Before you can begin to recruit and hire people with disabilities, you must create the appropriate infrastructure for sustained success.

This should start with a physically and digitally accessible environment and offer practical accommodations to address special needs such as no or low vision and hearing, and cognitive, mobility and dexterity impairments. 

Conducting focus groups with employees who have special needs or are caregivers can help to delve deeper into their needs. For example, do your employee benefits align with special needs planning and benefit employees in the special needs community?  Many companies have found that the benefits valued by employees in the special needs community are equally valued by all employees, such as health savings accounts, flexible spending programs, guaranteed-issue group life insurance and disability income insurance.

To fine tune your proposed programs to support people with disabilities, consider a survey of all employees. While there are some issues specific to people with disabilities, such as protecting eligibility for government benefits, there are others that are consistent with those of your broader employee population, including: 

  • Providing for the future of their loved ones
  • Saving for retirement
  • Believing that their company understands their needs 
  • Providing equal opportunity for career progression
  • Allowing flexibility in day-to-day work performance 
  • Achieving work-life balance

Once you’ve established the infrastructure based on the input you’ve received from your special needs community, it’s important to implement a consistent internal communications program to foster understanding among all employees about the special needs community and what your company is doing to support it. Your communications must consistently and over the long term underscore that disability inclusion is a part of your corporate culture and delivers real benefits. 

Look to develop training and education programs for all employees to ensure that disability inclusion becomes an inherent part of your culture.
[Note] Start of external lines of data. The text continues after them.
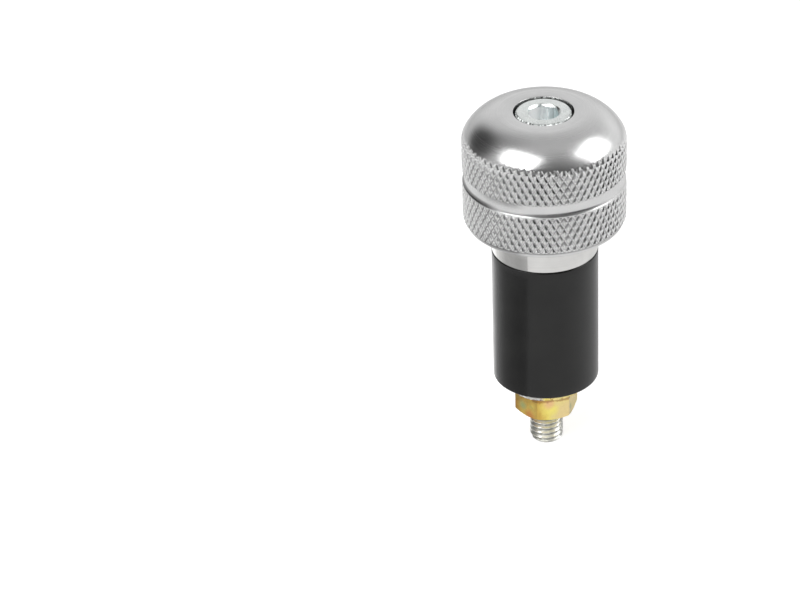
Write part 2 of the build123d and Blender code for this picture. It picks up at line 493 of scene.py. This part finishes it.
def makeBrightZinc(look):
    material, tree = newMaterial("brightZinc")
    point = objectPoint(tree)
    x, _, height = separate(tree, point)
    away = distanceFromAxis(tree, point)
    grain = noiseNode(tree, point, look["grainScale"], 3, 0.6)
    tone = blendOf(tree, noiseNode(tree, point, look["patchScale"], 4, 0.6), grain, 0.6)
    spots = past(tree, noiseNode(tree, point, look["spotScale"], 2, 0.6), look["spotFrom"])
    onHead = past(tree, height, look["headFrom"])
    onBevel = product(tree, past(tree, away, look["bevelFrom"]),
                      past(tree, height, look["bevelHeight"]))
    inSocket = product(tree, notPast(tree, height, look["socketMouth"]),
                       past(tree, height, look["socketFloor"]),
                       notPast(tree, away, look["socketWidth"]))

    thread = rampNode(tree, tone, [(0.36, look["threadDark"]), (0.64, look["threadLight"])])
    # painted shade in the thread's roots and along its right side
    onSide = product(tree, past(tree, x, look["sideFrom"]),
                     rangeNode(tree, spots, 0.0, 1.0, look["sidePatchy"], 1.0))
    threadShade = product(tree, rangeNode(tree, away, *look["rootDepth"], look["rootTone"], 1.0),
                   factorWhere(tree, onSide, look["sideTone"]))
    head = rampNode(tree, tone, [(0.36, look["dark"]), (0.64, look["light"])])
    head = vectorNode(tree, "MULTIPLY", head,
                      factorWhere(tree, product(tree, onBevel, spots), look["bevelTone"]))
    outside = mixColours(tree, onHead, vectorNode(tree, "MULTIPLY", thread, threadShade), head)

    # painted light on one side of the socket's walls and painted bluish shade on the other
    across = mathNode(tree, "ADD", x, aroundZero(tree, grain, look["wallPatchy"]))
    wall = rampNode(tree, past(tree, across, look["wallAcross"]),
                    [(0.0, look["litWall"]), (1.0, look["shadedWall"])])
    streaks = noiseNode(tree, vectorNode(tree, "MULTIPLY", point, look["streaks"]), 1.0, 2, 0.6)
    streaks = mixValues(tree, past(tree, across, look["streakFrom"]), 1.0,
                        rangeNode(tree, streaks, 0.36, 0.64, *look["streakTone"]))
    wall = vectorNode(tree, "MULTIPLY", wall, streaks)
    colour = mixColours(tree, inSocket, outside, vectorNode(tree, "MINIMUM", wall, (1, 1, 1)))

    roughness = rangeNode(tree, grain, 0.3, 0.7, *look["roughness"])
    roughness = mixValues(tree, onHead, look["threadRoughness"], roughness)
    roughness = mixValues(tree, onBevel, roughness, look["bevelRoughness"])
    roughness = mixValues(tree, inSocket, roughness,
                          rangeNode(tree, across, *look["roughAcross"], *look["socketRoughness"]))
    addShader(tree, colour, roughness, bumpNode(tree, tone, 0.3, look["grainDepth"]), 1.0)
    return material


satinMetal = makeSatinAluminium(satinAluminium)
brightMetal = makeBrightAluminium(brightAluminium)
rubber = makeBlackRubber(blackRubber)
goldZinc = makeYellowZinc(yellowZinc)
paleZinc = makeBrightZinc(brightZinc)
print("materials made")


# The knurled end cap is a single skin, from the screw hole round to the counterbore.

capShape = {
    "radius": 14.2,
    "height": 20.9,
    "flatRadius": 7.7,
    "domeRadius": 8.0,
    "shoulderRadius": 2.2,
    "shoulderSweep": 28.0,
    "holeRadius": 3.3,
    "counterboreRadius": 5.25,
    "seatHeight": 14.8,
    "diamonds": 66,
    "grooveAngle": 30.0,
    "knurlDepth": 0.19,
    "rowsPerBand": 6,
    "lowerBand": 0.80,           # height at which the band begins
    "upperBand": 10.10,
    "edgeChamfer": 0.22,
    # the smooth groove, and the hollow at its foot
    "grooveFloor": 13.85,
    "footTop": 8.73,
    "footHollow": 1.25,
    "footTurn": 38.0,
    # place across a diamond and how far the metal is raised there
    "crossSection": [(0.0, 0.0), (0.03, 0.03), (0.16, 0.50), (0.29, 0.98), (0.5, 1.0)],
    # share by which the depth wanders, and by which it grows near the dome
    "wander": 0.22,
    "deeperTop": 1.1,
    "raggedTop": 0.9,
    "topReach": 2.4,
    "domeSteps": 18,
}


def domeOutline(shape):
    sweep = math.radians(shape["shoulderSweep"])
    small, large, radius = shape["shoulderRadius"], shape["domeRadius"], shape["radius"]
    centreX = radius - small - (large - small) * math.cos(sweep)
    centreZ = shape["height"] - math.sqrt(large ** 2 - (shape["flatRadius"] - centreX) ** 2)
    sideTop = centreZ + (large - small) * math.sin(sweep)

    def radiusAt(z):
        if z <= sideTop:
            return radius
        if z <= sideTop + small * math.sin(sweep):
            return radius - small + math.sqrt(small ** 2 - (z - sideTop) ** 2)
        return centreX + math.sqrt(max(0.0, large ** 2 - (z - centreZ) ** 2))

    return radiusAt, centreX, centreZ


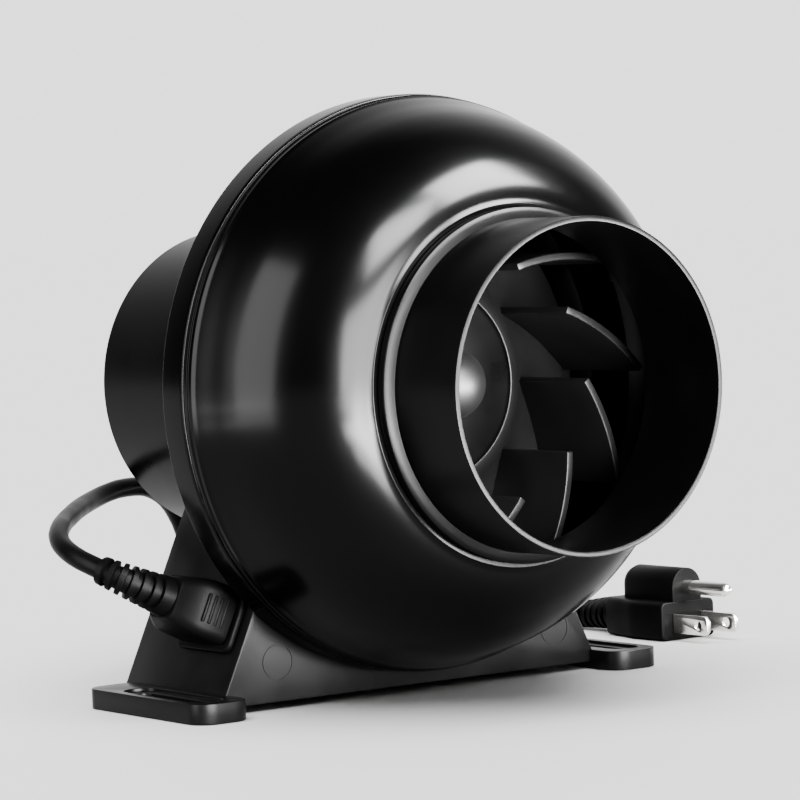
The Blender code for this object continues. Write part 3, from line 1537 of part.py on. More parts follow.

A few key elements of your training program may include online and in-person instruction by subject-matter-experts, educational resources and “how to” guides, the creation of disabilities and special needs employee affinity groups and programs and policies that encourage employees to work with the special needs community. 

You should also seek out external opportunities to enhance your disability inclusion commitment. Identify thought leaders and disability inclusion champions within your company to speak about the positive impact these efforts have on a company’s brand, reputation and business performance. Collaborating with third-party organizations that support the disabilities community, such as Special Olympics, Disability:IN, National Down Syndrome Society and others, will enhance your internal efforts and will provide your company a “halo effect” by being associated with respected organizations in the special needs community. 

Bottom Line: Disability inclusion is good for business The benefits to organizations that have strongly inclusive corporate cultures underpinned by a genuine commitment to kindness, social responsibility and disability inclusion practices are significant. A strong disability inclusion program will enhance your brand and will provide your company with yet another way to connect with firms with like-minded values, both existing and prospective clients. If done well, a disability inclusion program can deliver a significant competitive edge. 

*Based on the results of a Voya Financial survey conducted through AYTM — Ask Your Target Market online research platform between Nov. 9–10, 2020, among n=1,000 Americans age 18+, balanced by age, gender and region to reflect the U.S. population.